Double check everything - did you do everything you should and could have done, especially to avoid the most common pitfalls? Go back through your project, from the general to the specific. Review your checklists and plans - did you follow all the steps? If not, make sure you have a clear answer to explain why not. With respect to the examples above: if the scope changed, did you ask your sponsor’s for guidance? If spending was out of control, were the right controls in place? If there was an IT security breach, when was an IT security health check last carried out?

Basically, was everything in good shape to begin with?

Tackle hindsight - "Life can only be understood backwards; but it must be lived forwards." This quote by Soren Kierkegaard says it all. When you start an IT project you are looking forward, trying to understand and plan how to get all the things done that need to be done, and defend against all the things that could go wrong. But you cannot predict the future. You cannot always know everything or foresee all potential outcomes or risks. Sometimes the true nature of a project or a problem with it only reveals itself halfway through. Sometimes only at the end or not at all.
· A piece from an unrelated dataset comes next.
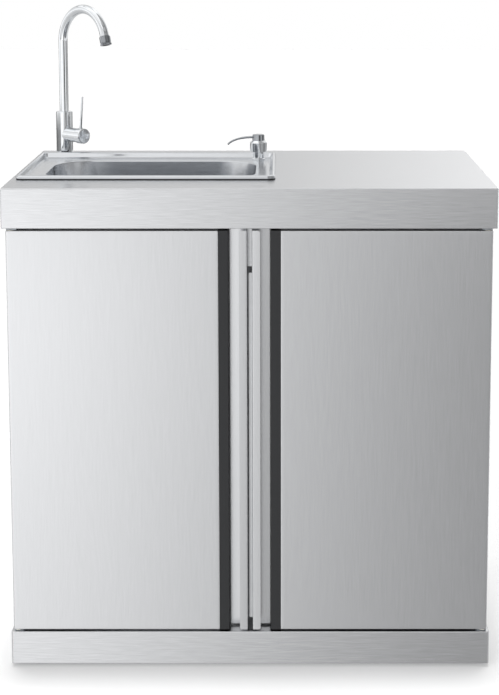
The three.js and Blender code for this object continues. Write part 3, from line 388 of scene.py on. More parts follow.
def solid(name, surfaces):
    """Surfaces joined in one object in metres: doubles merged, flat faces dropped, faces out."""
    counts = np.cumsum([0, *(len(points) for points, _ in surfaces)])
    faces = [
        face for start, (_, groups) in zip(counts, surfaces) for group in groups
        for face in (group + start).tolist()
    ]
    mesh = bpy.data.meshes.new(name)
    mesh.from_pydata((np.vstack([points for points, _ in surfaces]) * MM).tolist(), [], faces)
    form = bmesh.new()
    form.from_mesh(mesh)
    bmesh.ops.remove_doubles(form, verts=form.verts, dist=MERGE_REACH)
    bmesh.ops.dissolve_degenerate(form, edges=form.edges, dist=MERGE_REACH)
    bmesh.ops.recalc_face_normals(form, faces=form.faces)
    form.to_mesh(mesh)
    form.free()
    made = bpy.data.objects.new(name, mesh)
    scene.collection.objects.link(made)
    return made


def piece(name, finish, surfaces, replaces=(), holes=(), body="cabinet"):
    """A finished piece: the surfaces as one object, the holes cut out of it, smooth where faces meet
    gently, dressed with its finish, and riding on its body."""
    made = solid(name, surfaces)
    if holes:
        tool = solid(name + "_holes", holes)
        cutting = made.modifiers.new("holes", "BOOLEAN")
        cutting.object, cutting.solver = tool, "EXACT"
        bpy.context.view_layer.update()
        drilled = made.evaluated_get(bpy.context.evaluated_depsgraph_get())
        plain, made.data = made.data, bpy.data.meshes.new_from_object(drilled)
        made.modifiers.clear()
        bpy.data.objects.remove(tool)
        bpy.data.meshes.remove(plain)
    made.data.name = name
    made.data.materials.clear()
    made.data.materials.append(finish)
    made.data.shade_smooth()
    made.data.set_sharp_from_angle(angle=SMOOTH_ANGLE)
    made.modifiers.new("flat_faces_first", "WEIGHTED_NORMAL").keep_sharp = True
    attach(made, body)
    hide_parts(*replaces)
    return made


def lathed(replaced, made, finish, profile, place, sides, hollow=False, axes=UPRIGHT, holes=(),
           body="cabinet", **grip):
    """A piece that is one turned profile at its place, named after the CAD node that it replaces."""
    surface = moved(turned(profile, sides, hollow, **grip), place, axes)
    return piece(f"{replaced}_{made}", finish, [surface], [replaced], holes, body)


# Sheet metal: what the folded parts share
SHEET, BEND = 1.2, 2.0
FRONT = -305.0
worktop_low, worktop_high = span("worktop")
top = worktop_high[2]
pan_low, pan_high = span("base_pan")
feet = {n[len("levelling_"):]: span(n) for n in frame["nodes"] if n.startswith("levelling_foot")}
foot_places = {name: (low + high)[:2] / 2 for name, (low, high) in feet.items()}

# Base pan: floor, four skirts with returns, and a gusset with a hole over each foot
PAN_LIP, PAN_RETURN, PAN_CORNER = 6.0, 15.0, 3.0
GUSSET, GUSSET_CORNER = 87.0, 1.0
GUSSET_LEVELS = (29.0, 31.0)
FOOT_HOLE = 5.3
skirt = bent([[PAN_LIP, pan_high[2]], [0, pan_high[2]], [0, pan_low[2]], [PAN_RETURN, pan_low[2]]], BEND)
base = [capped(pan_rings(pan_low[:2], pan_high[:2], PAN_CORNER, wall(skirt, SHEET)))]
for place in foot_places.values():
    outer = np.copysign(pan_high[:2] - SHEET / 2, place)
    low, high = np.sort([outer, outer - np.sign(place) * GUSSET], 0)
    plate = rectangle([low] * 2, [high] * 2, GUSSET_CORNER)
    hole = rectangle([place - FOOT_HOLE] * 2, [place + FOOT_HOLE] * 2, FOOT_HOLE)
    gusset = raised(np.vstack([plate, hole]), [*GUSSET_LEVELS, *GUSSET_LEVELS[::-1]])
    base.append(skin(gusset, looped=True))
piece("base_pan_folded", BRUSHED_ACROSS, base, ["base_pan"])

# Levelling feet: a bevelled pad, a threaded screw and a nut under the gusset
PAD_RADIUS, PAD_EDGE, PAD_HEIGHT = 20.0, 4.0, 7.0
FOOT_SCREW, FOOT_PITCH = 5.0, 1.5
FOOT_NUT, FOOT_NUT_LOW, FOOT_NUT_HIGH = 8.9, 22.2, 28.7
for name, (low, high) in feet.items():
    pad = bent(
        [[0, 0], [PAD_RADIUS, 0], [PAD_RADIUS, PAD_EDGE], [7, 5.6], [FOOT_SCREW - 0.5, PAD_HEIGHT]],
        [0, 1.5, 1.5, 1, 0],
    )
    stem = thread(FOOT_SCREW, FOOT_PITCH, PAD_HEIGHT + 0.5, high[2] - 1)
    tip = [[FOOT_SCREW - 1.5, high[2]], [0, high[2]]]
    place = [*foot_places[name], 0]
    made = [
        moved(turned(np.vstack([pad, stem, tip]), 28), place),
        moved(nut(FOOT_NUT, FOOT_NUT_LOW, FOOT_NUT_HIGH, FOOT_SCREW - 0.6), place),
    ]
    piece(f"levelling_{name}_turned", ZINC, made, [f"levelling_{name}"], body=name)

# Side panels: a wall with a front and a back flange
FRONT_FLANGE, BACK_FLANGE = 25.0, 20.0
for side, name in ((-1, "left"), (1, "right")):
    low, high = span(f"{name}_side_panel")
    outer = max(-low[0], high[0])
    fold = bent(
        [[outer - FRONT_FLANGE, low[1]], [outer, low[1]], [outer, high[1]], [outer - BACK_FLANGE, high[1]]],
        BEND,
    )
    panel = mirrored(prism(wall(fold, SHEET), low[2], high[2]), side)
    piece(f"{name}_side_folded", BRUSHED_UP, [panel], [f"{name}_side_panel"])

# Back panel, with the rounded cut-out for the pipes
BACK_CORNER = 0.5
CUTOUT_LOW, CUTOUT_HIGH, CUTOUT_CORNER = (-332.0, 400.0), (-62.0, 720.0), 12.0
low, high = span("back_panel")
edges = rectangle([low[[0, 2]]] * 2, [high[[0, 2]]] * 2, BACK_CORNER)
opening = rectangle([CUTOUT_LOW] * 2, [CUTOUT_HIGH] * 2, CUTOUT_CORNER)
back_faces = [low[1], high[1], high[1], low[1]]
back = skin(along(raised(np.vstack([edges, opening]), back_faces), "xzy"), looped=True)
piece("back_panel_cut", BRUSHED_UP, [back], ["back_panel"])

# Blind rivets through the sides' rear flanges
RIVET_RADIUS, RIVET_ACROSS = 3.2, 436.5
RIVET_LEVELS = np.linspace(105, 815, 6)
flange_back = span("left_side_panel", "right_side_panel")[1][1]
rivets = [
    rivet(RIVET_RADIUS, [x, flange_back, z], LAID_BACK)
    for x in (-RIVET_ACROSS, RIVET_ACROSS) for z in RIVET_LEVELS
]
piece("rear_flange_rivets_set", ZINC, rivets)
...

Your perspective as project manager is unique. Only you can truly know if you should, would, or could have done things differently. Anyone else looking back upon your actions does so without the benefit of having been in the situation you were in, without being under the pressure to make decisions that may, in hindsight, have been based on nothing more than anecdotal experience or instinct - but that doesn’t make them wrong or poor decisions.

All you can really do in the moment you are managing is decide what to do with the time and tools you have available to you then get on and do it. No project is perfect.